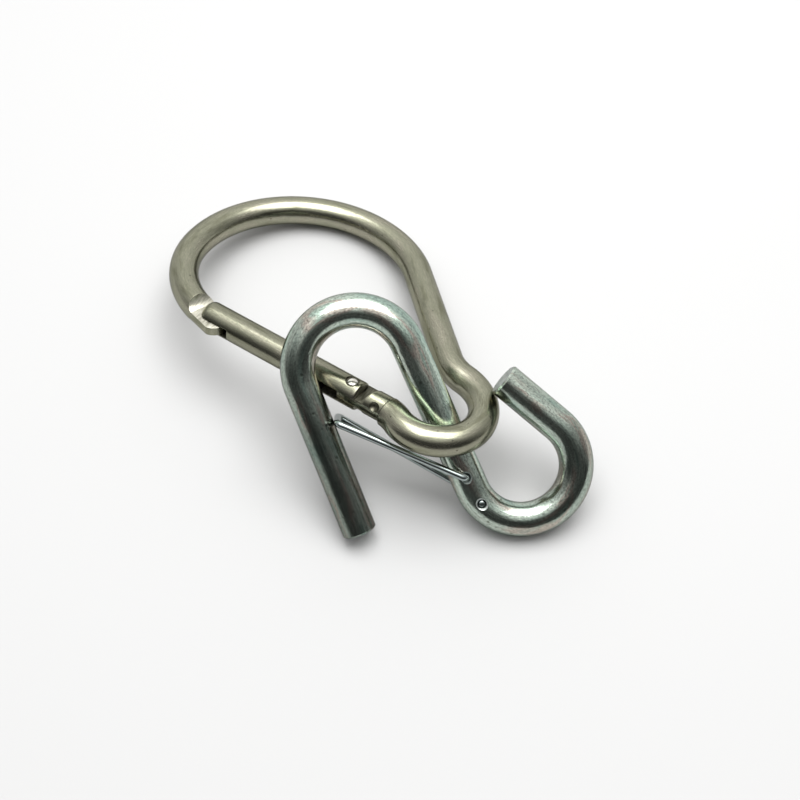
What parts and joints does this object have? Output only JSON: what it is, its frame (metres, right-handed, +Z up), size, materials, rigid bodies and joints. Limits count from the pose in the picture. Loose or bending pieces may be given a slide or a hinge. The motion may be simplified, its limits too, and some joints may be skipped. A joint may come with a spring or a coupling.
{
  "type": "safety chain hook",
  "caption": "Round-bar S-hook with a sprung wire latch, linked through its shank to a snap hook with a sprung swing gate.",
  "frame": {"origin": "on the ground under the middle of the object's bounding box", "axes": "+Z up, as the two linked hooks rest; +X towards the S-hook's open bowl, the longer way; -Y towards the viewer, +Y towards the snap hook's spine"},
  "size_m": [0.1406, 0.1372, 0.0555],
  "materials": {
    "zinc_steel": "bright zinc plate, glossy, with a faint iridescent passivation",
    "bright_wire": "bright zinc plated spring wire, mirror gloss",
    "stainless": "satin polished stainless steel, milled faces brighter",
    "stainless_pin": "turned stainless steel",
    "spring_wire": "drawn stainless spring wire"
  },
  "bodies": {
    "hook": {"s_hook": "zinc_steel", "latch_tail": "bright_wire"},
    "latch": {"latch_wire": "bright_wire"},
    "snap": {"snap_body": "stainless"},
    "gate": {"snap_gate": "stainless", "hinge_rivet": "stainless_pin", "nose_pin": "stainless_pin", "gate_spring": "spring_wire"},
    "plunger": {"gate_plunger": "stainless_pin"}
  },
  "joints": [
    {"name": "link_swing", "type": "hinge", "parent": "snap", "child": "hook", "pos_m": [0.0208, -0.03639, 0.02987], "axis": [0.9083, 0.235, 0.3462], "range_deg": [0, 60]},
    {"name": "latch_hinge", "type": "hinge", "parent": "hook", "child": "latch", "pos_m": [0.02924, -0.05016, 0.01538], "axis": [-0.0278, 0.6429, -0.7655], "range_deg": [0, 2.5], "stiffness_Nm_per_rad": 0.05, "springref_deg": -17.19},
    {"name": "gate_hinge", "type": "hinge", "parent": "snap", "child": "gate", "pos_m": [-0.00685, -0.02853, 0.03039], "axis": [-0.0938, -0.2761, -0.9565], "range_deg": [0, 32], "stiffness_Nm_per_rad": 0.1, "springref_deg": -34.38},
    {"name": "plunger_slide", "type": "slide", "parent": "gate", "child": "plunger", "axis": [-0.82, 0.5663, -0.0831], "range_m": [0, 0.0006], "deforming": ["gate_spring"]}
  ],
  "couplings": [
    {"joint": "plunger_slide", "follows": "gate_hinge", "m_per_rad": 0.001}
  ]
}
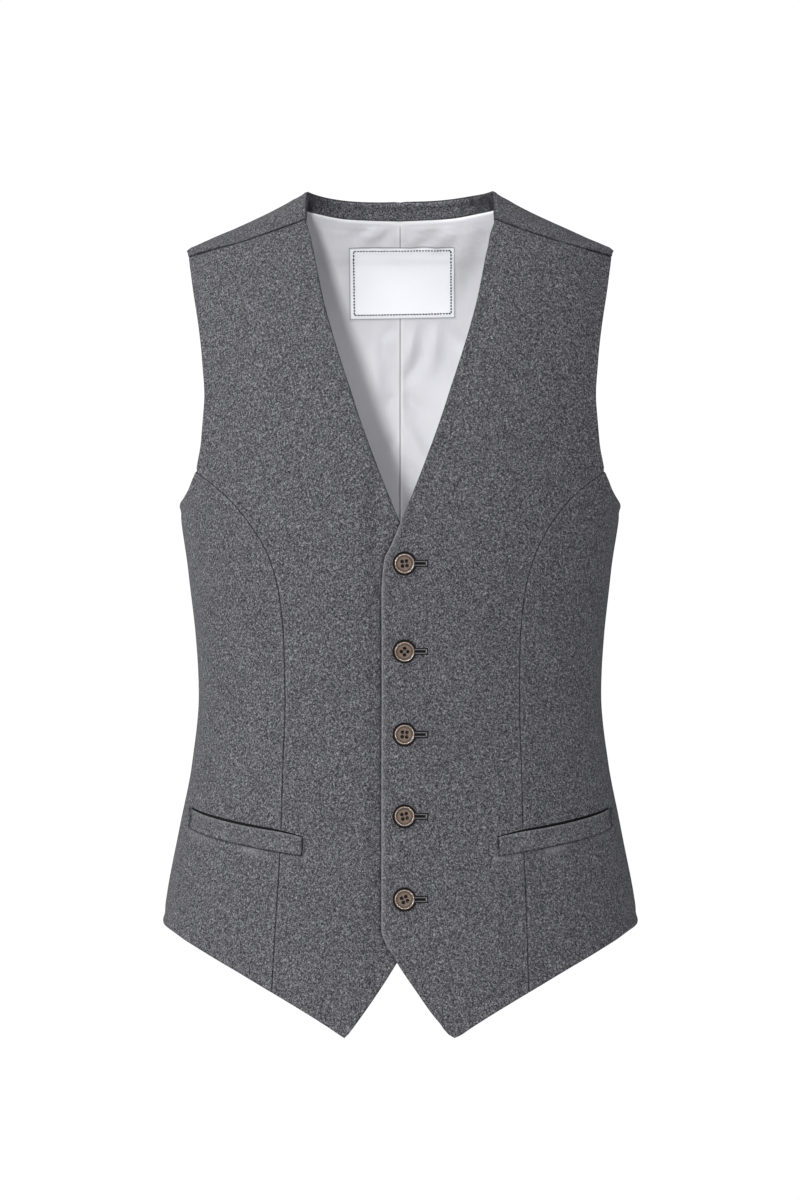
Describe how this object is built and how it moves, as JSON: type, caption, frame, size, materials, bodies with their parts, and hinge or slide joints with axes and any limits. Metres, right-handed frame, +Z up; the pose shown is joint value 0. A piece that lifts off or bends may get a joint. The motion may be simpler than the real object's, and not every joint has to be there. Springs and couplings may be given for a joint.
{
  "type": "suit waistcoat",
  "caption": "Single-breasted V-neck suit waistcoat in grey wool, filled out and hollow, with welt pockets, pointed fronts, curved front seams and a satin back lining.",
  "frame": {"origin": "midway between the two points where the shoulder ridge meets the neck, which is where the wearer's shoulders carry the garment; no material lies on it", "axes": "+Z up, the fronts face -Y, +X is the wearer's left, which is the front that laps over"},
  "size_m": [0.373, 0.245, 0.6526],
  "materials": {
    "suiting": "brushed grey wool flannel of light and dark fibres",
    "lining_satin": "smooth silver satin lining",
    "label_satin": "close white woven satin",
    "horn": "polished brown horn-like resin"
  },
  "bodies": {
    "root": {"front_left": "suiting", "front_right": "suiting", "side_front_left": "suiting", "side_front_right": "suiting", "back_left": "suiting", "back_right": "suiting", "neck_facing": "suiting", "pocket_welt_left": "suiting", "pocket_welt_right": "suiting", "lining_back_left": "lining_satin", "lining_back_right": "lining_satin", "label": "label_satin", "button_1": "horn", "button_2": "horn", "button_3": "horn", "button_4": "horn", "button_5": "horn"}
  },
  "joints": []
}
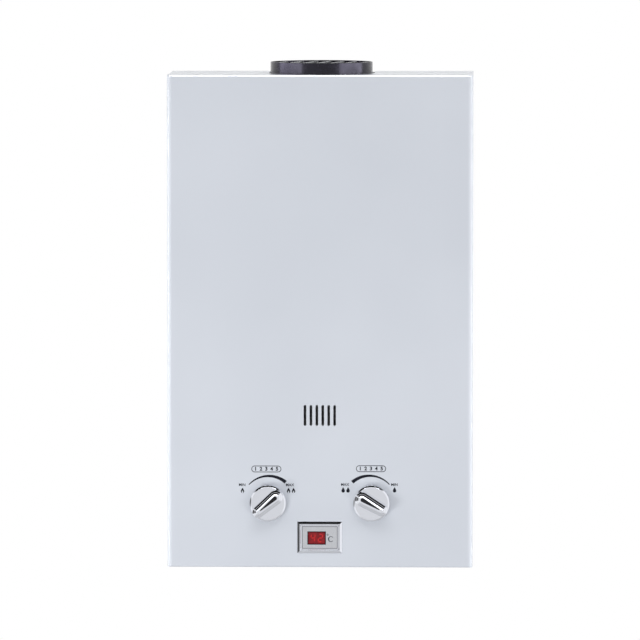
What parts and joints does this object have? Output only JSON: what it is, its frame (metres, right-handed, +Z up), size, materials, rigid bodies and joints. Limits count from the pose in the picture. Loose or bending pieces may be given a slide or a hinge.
□ □ □ □
Using the listing above, reproduce each line without omission.

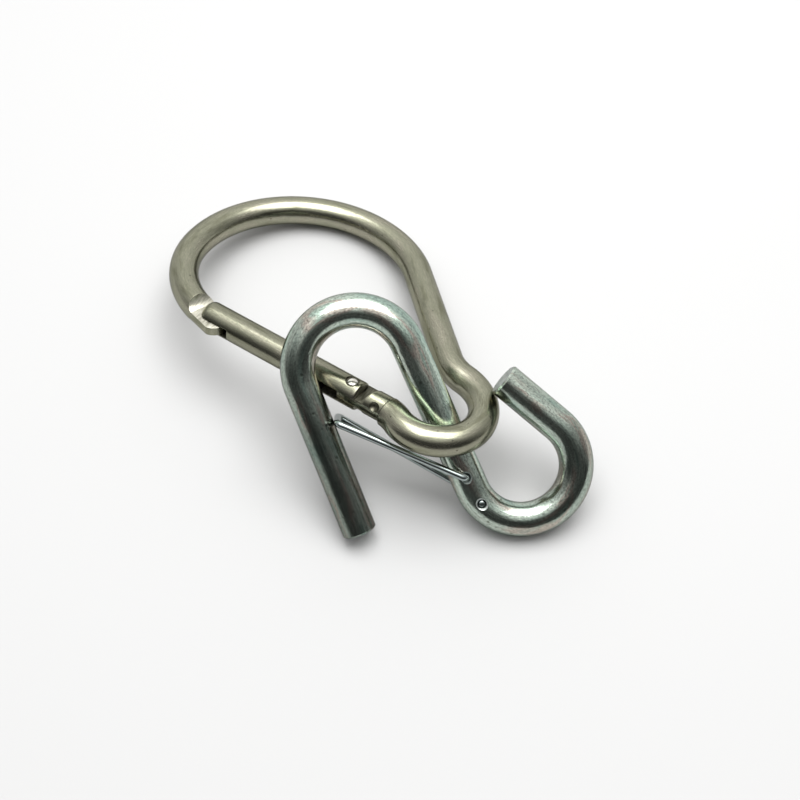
What parts and joints does this object have? Output only JSON: what it is, its frame (metres, right-handed, +Z up), size, materials, rigid bodies and joints. Limits count from the pose in the picture. Loose or bending pieces may be given a slide or a hinge. The motion may be simplified, its limits too, and some joints may be skipped. A joint may come with a spring or a coupling.
{
  "type": "safety chain hook",
  "caption": "Round-bar S-hook with a sprung wire latch, linked through its shank to a snap hook with a sprung swing gate.",
  "frame": {"origin": "on the ground under the middle of the object's bounding box", "axes": "+Z up, as the two linked hooks rest; +X towards the S-hook's open bowl, the longer way; -Y towards the viewer, +Y towards the snap hook's spine"},
  "size_m": [0.1406, 0.1372, 0.0555],
  "materials": {
    "zinc_steel": "bright zinc plate, glossy, with a faint iridescent passivation",
    "bright_wire": "bright zinc plated spring wire, mirror gloss",
    "stainless": "satin polished stainless steel, milled faces brighter",
    "stainless_pin": "turned stainless steel",
    "spring_wire": "drawn stainless spring wire"
  },
  "bodies": {
    "hook": {"s_hook": "zinc_steel", "latch_tail": "bright_wire"},
    "latch": {"latch_wire": "bright_wire"},
    "snap": {"snap_body": "stainless"},
    "gate": {"snap_gate": "stainless", "hinge_rivet": "stainless_pin", "nose_pin": "stainless_pin", "gate_spring": "spring_wire"},
    "plunger": {"gate_plunger": "stainless_pin"}
  },
  "joints": [
    {"name": "link_swing", "type": "hinge", "parent": "snap", "child": "hook", "pos_m": [0.0208, -0.03639, 0.02987], "axis": [0.9083, 0.235, 0.3462], "range_deg": [0, 60]},
    {"name": "latch_hinge", "type": "hinge", "parent": "hook", "child": "latch", "pos_m": [0.02924, -0.05016, 0.01538], "axis": [-0.0278, 0.6429, -0.7655], "range_deg": [0, 2.5], "stiffness_Nm_per_rad": 0.05, "springref_deg": -17.19},
    {"name": "gate_hinge", "type": "hinge", "parent": "snap", "child": "gate", "pos_m": [-0.00685, -0.02853, 0.03039], "axis": [-0.0938, -0.2761, -0.9565], "range_deg": [0, 32], "stiffness_Nm_per_rad": 0.1, "springref_deg": -34.38},
    {"name": "plunger_slide", "type": "slide", "parent": "gate", "child": "plunger", "axis": [-0.82, 0.5663, -0.0831], "range_m": [0, 0.0006], "deforming": ["gate_spring"]}
  ],
  "couplings": [
    {"joint": "plunger_slide", "follows": "gate_hinge", "m_per_rad": 0.001}
  ]
}
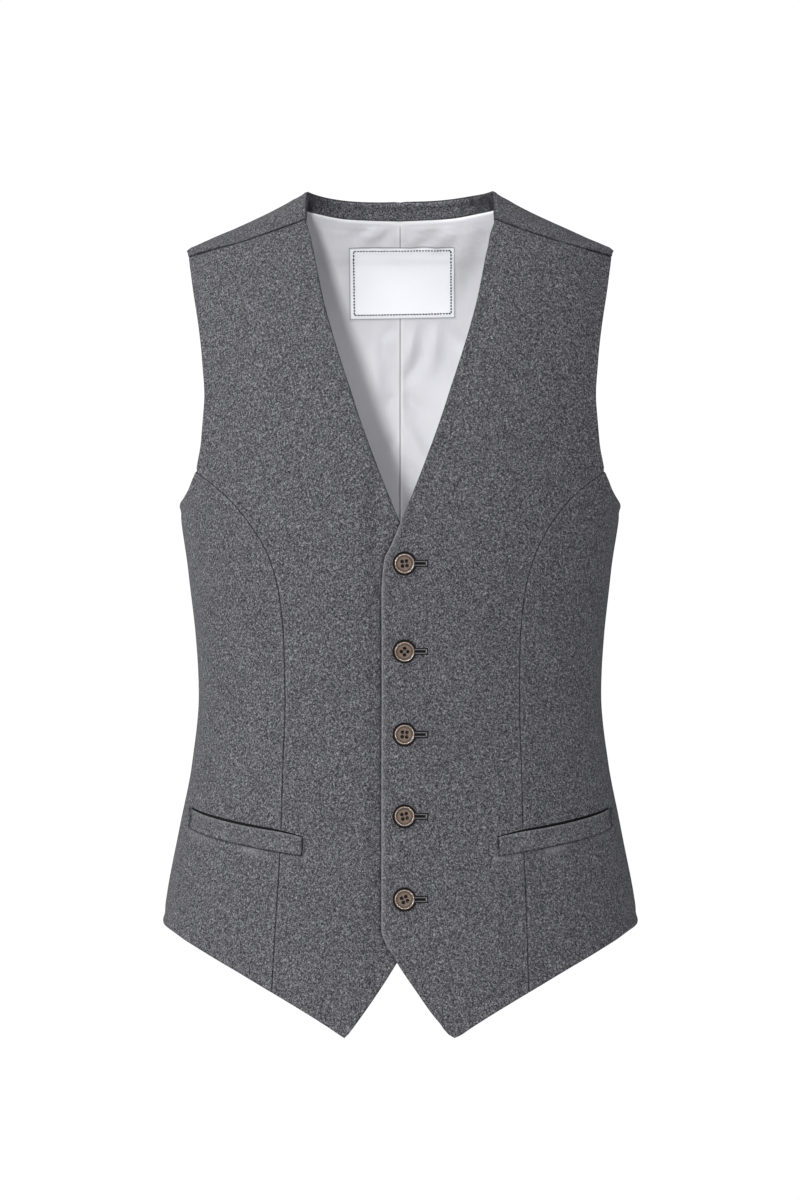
Describe how this object is built and how it moves, as JSON: type, caption, frame, size, materials, bodies with their parts, and hinge or slide joints with axes and any limits. Metres, right-handed frame, +Z up; the pose shown is joint value 0. A piece that lifts off or bends may get a joint. The motion may be simpler than the real object's, and not every joint has to be there. Springs and couplings may be given for a joint.
{
  "type": "suit waistcoat",
  "caption": "Single-breasted V-neck suit waistcoat in grey wool, filled out and hollow, with welt pockets, pointed fronts, curved front seams and a satin back lining.",
  "frame": {"origin": "midway between the two points where the shoulder ridge meets the neck, which is where the wearer's shoulders carry the garment; no material lies on it", "axes": "+Z up, the fronts face -Y, +X is the wearer's left, which is the front that laps over"},
  "size_m": [0.373, 0.245, 0.6526],
  "materials": {
    "suiting": "brushed grey wool flannel of light and dark fibres",
    "lining_satin": "smooth silver satin lining",
    "label_satin": "close white woven satin",
    "horn": "polished brown horn-like resin"
  },
  "bodies": {
    "root": {"front_left": "suiting", "front_right": "suiting", "side_front_left": "suiting", "side_front_right": "suiting", "back_left": "suiting", "back_right": "suiting", "neck_facing": "suiting", "pocket_welt_left": "suiting", "pocket_welt_right": "suiting", "lining_back_left": "lining_satin", "lining_back_right": "lining_satin", "label": "label_satin", "button_1": "horn", "button_2": "horn", "button_3": "horn", "button_4": "horn", "button_5": "horn"}
  },
  "joints": []
}
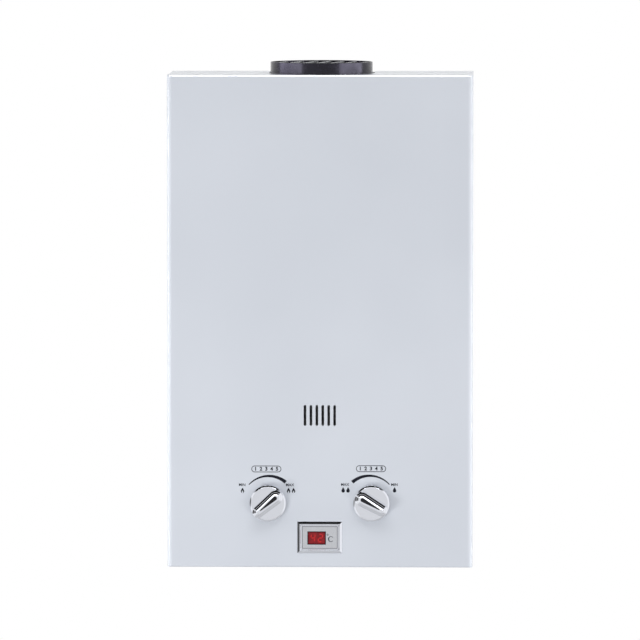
What parts and joints does this object have? Output only JSON: what it is, its frame (metres, right-handed, +Z up), size, materials, rigid bodies and joints. Limits count from the pose in the picture. Loose or bending pieces may be given a slide or a hinge.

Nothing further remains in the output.